A number of secondary schools in Nyeri County are facing congestion owing to the increased number of students.
The increase of students as a result of the near realisation of the 100 percent in transition rate from primary to secondary schools is exerting strain on the existing infrastructural facilities.
Congestion is attributable to lack of expansion programmes implementation to ensure that all pupils who sat for the Kenya Certificate of Primary Education (KCPE) examinations transited to secondary schools.
Kangubiri, Mahiga, Ngandu and Tumutumu secondary schools are among old and giant public secondary schools in Nyeri County which are reeling under the weight of increased student enrolment.
Apprehension is now rife that inadequate facilities in the schools could impact negatively to their performance with the government and education stakeholders being urged to explore ways of enabling the institutions cope with the increased student population.
“Urgent intervention measures are imperative to enable students to study in a more conducive environment” said the Nyeri County Director of Education Jarred Obiero during a County Service Delivery meeting.
Area County Commissioner Fredrick Shisia however said the government was aware of the crippling challenges facing national secondary schools owing to rising student population and that more money would be appropriated to schools to facilitate expansion.

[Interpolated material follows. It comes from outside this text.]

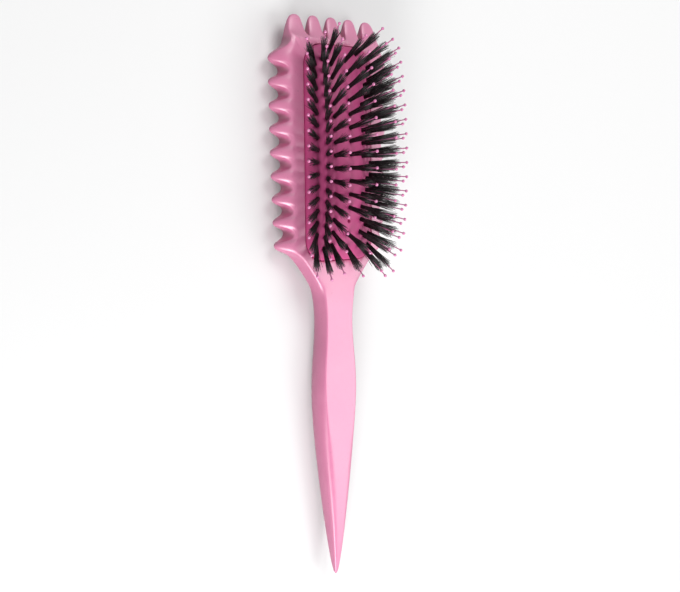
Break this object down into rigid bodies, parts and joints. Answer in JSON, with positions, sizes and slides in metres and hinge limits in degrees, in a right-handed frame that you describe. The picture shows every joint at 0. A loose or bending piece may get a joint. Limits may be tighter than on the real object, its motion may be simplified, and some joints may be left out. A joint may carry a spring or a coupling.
{
  "type": "defining styling brush",
  "caption": "Styling brush with a domed air cushion of bristle tufts and ball pins, a comb-toothed rim round the head, and a tapered pick handle.",
  "frame": {"origin": "on the flat back of the head, midway along the side teeth, on the centre line", "axes": "+Y along the brush from the handle to the top teeth, +Z out of the cushion through the bristles, +X across the head to the right when the bristles face the viewer and the handle points down"},
  "size_m": [0.0654, 0.2525, 0.0386],
  "materials": {
    "body_pink": "satin moulded plastic with fine darker specks",
    "cushion_magenta": "soft matt rubber skin",
    "bristle_black": "coarse black bristle, matt",
    "pin_rose": "glossy translucent nylon"
  },
  "bodies": {
    "root": {"brush_body": "body_pink", "cushion_pad": "cushion_magenta", "bristle_row_1": "bristle_black", "bristle_row_2": "bristle_black", "bristle_row_3": "bristle_black", "bristle_row_4_tail": "bristle_black", "bristle_row_4": "bristle_black", "bristle_row_5": "bristle_black", "bristle_row_6": "bristle_black", "bristle_row_7": "bristle_black", "pin_row_1": "pin_rose", "pin_row_2": "pin_rose", "pin_row_3": "pin_rose", "pin_row_4_tail": "pin_rose", "pin_row_4": "pin_rose", "pin_row_5": "pin_rose", "pin_row_6": "pin_rose", "pin_row_7": "pin_rose"}
  },
  "joints": []
}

Shisia at the same time sounded a warning to day schools head teachers to stop sending students home on flimsy grounds.
He said some school heads had introduced illegal levies and were “sending students home quietly over the unauthorised levies.”
Shisia said 98.8 per cent of candidates who sat last year’s KCPE in the county had transited to secondary schools.
He said the government through the local administrators, the ‘Nyumba Kumi’ initiative and school heads was tracking the whereabouts of the remaining 1.2 per cent.